Eastwood's career hasn't always thrived on going against the grain. He started as an actor in low-budget 1950s quickies like "Tarantula," about a giant sci-fi spider, and "Francis in the Navy," starring a talking mule.

His breakthrough came as the aptly named Rowdy Yates in "Rawhide," the TV series where he honed his knowledge of the western genre. His career skyrocketed in the '60s with a series of Italian movies - derisively called "spaghetti westerns" when they were released - culminating in his third portrayal of The Man With No Name in "The Good, the Bad and the Ugly."

Schickel sees a distinctively American mind set in Eastwood's philosophy.

Pointing to "Mystic River" and the Oscar-winning western "Unforgiven" as two of his best and most characteristic films, Schickel says Eastwood is "drawn to themes that have to do with how the past impinges on the present. We [Americans] have a short history, and we worry a lot about it. Clint does that as well."

Nothing is more American than jazz, and that's another central influence on Eastwood's life and work. His practice of filming most scenes in a handful of takes reveals a wish to capture the spontaneous, mercurial moods of first-rate jazz. "He's very serious about it," agrees Schickel, "and he might rather have been a jazz [musician] than an actor. He's a wonderful pianist - at least it sounds good to me!"

Jazz inflects Eastwood's themes as well as his directorial style. "To some degree he still thinks of himself as kind of an outsider," Schickel says, "and jazz guys are outsiders.... Clint identifies with that."

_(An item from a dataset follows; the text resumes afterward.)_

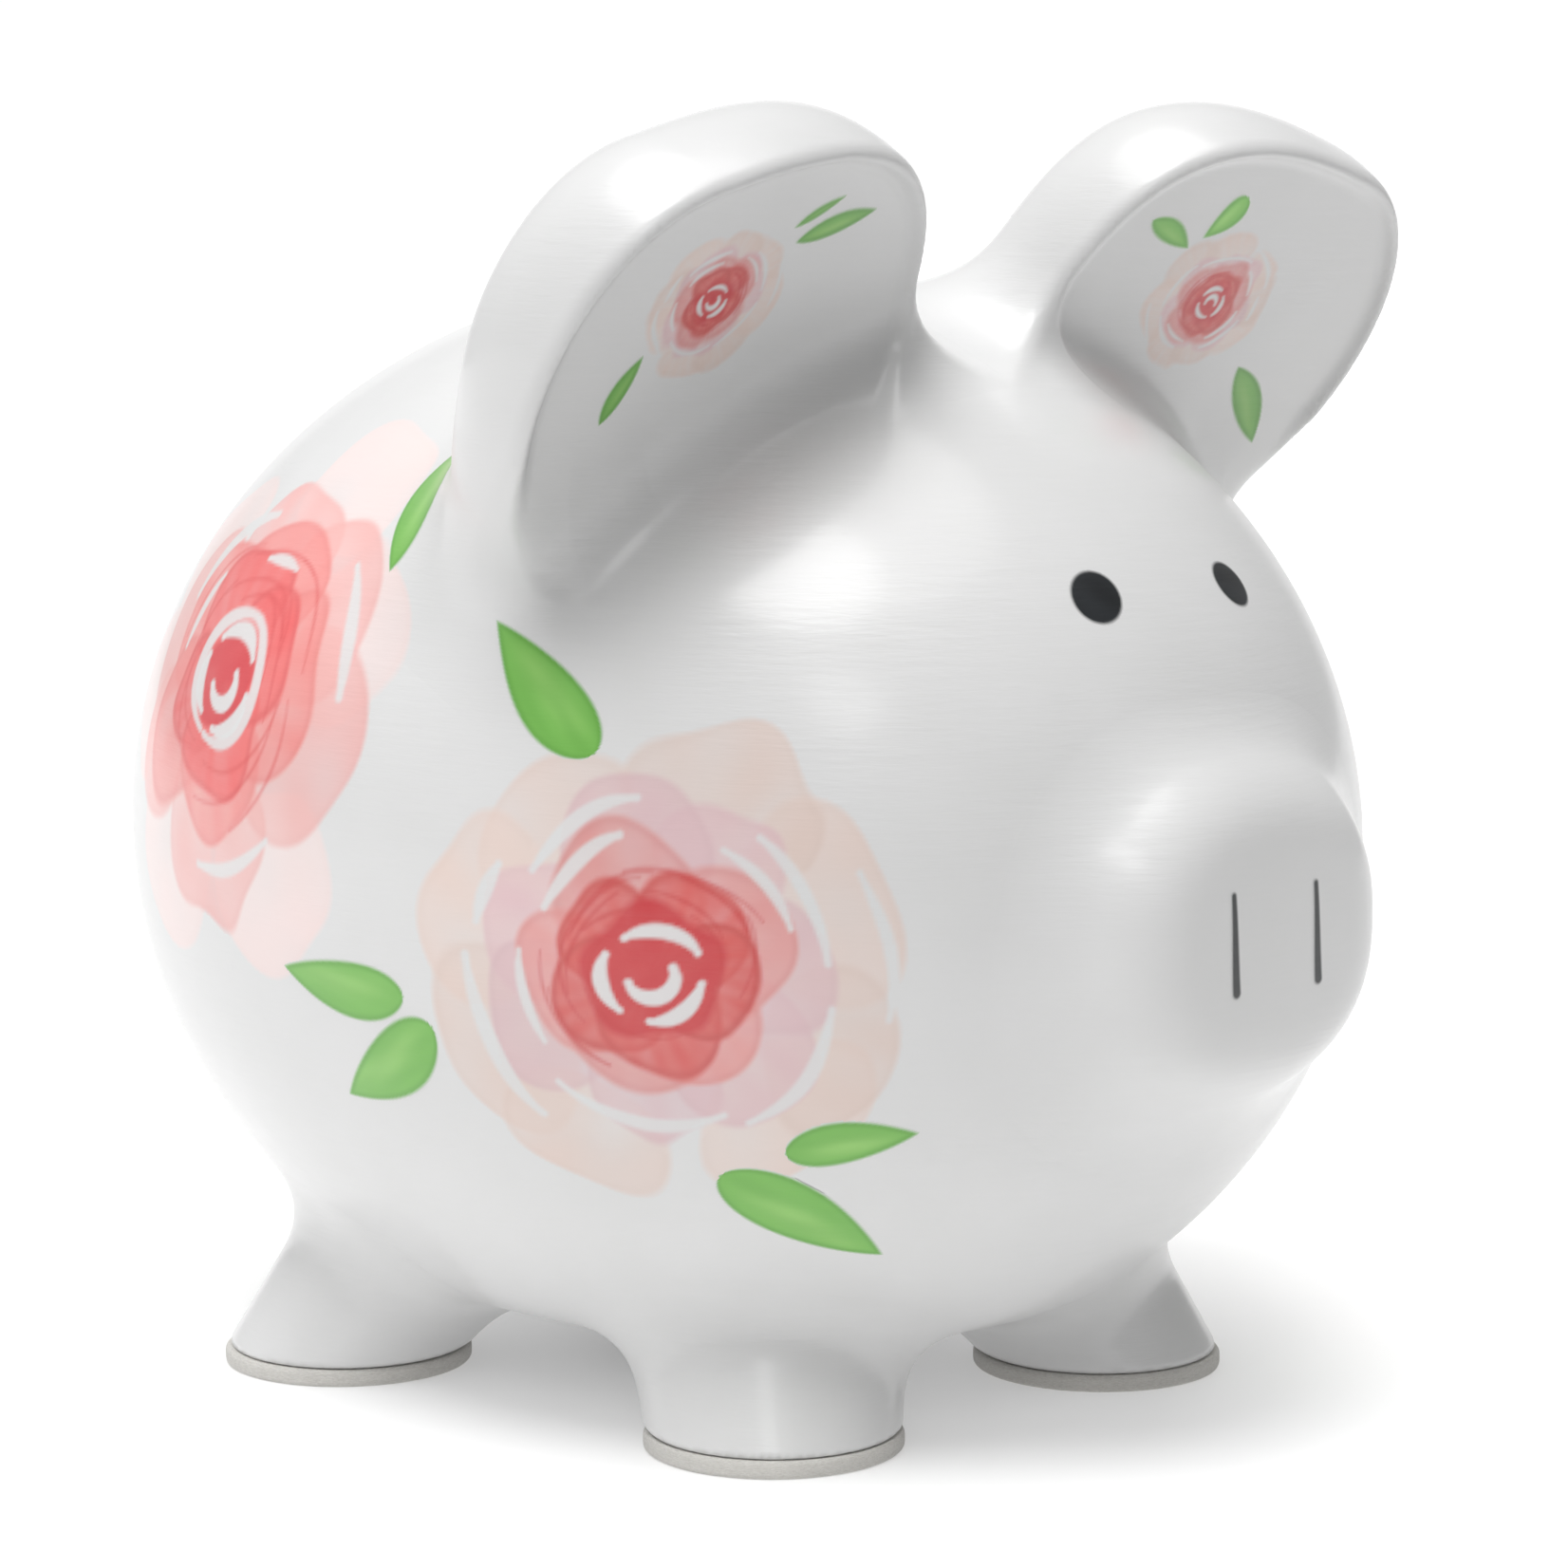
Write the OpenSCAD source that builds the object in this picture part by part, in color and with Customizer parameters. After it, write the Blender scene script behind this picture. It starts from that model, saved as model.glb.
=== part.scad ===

Not every Eastwood film is a major event, as even his supporters acknowledge. Still, the consistency of his success speaks for itself, and the current acclaim for "Mystic River" suggests that people are responding favorably to the increasing thoughtfulness of his work.

"It's only lately that people are forgiving him for the spaghetti westerns," says Schickel, "and for the allegedly fascist filmmaking in 'Dirty Harry.' I think the spaghettis are among his best work as an actor, though - they're far better than most of the American films that were [being made] then. As far as I'm concerned, he has nothing to beg forgiveness for."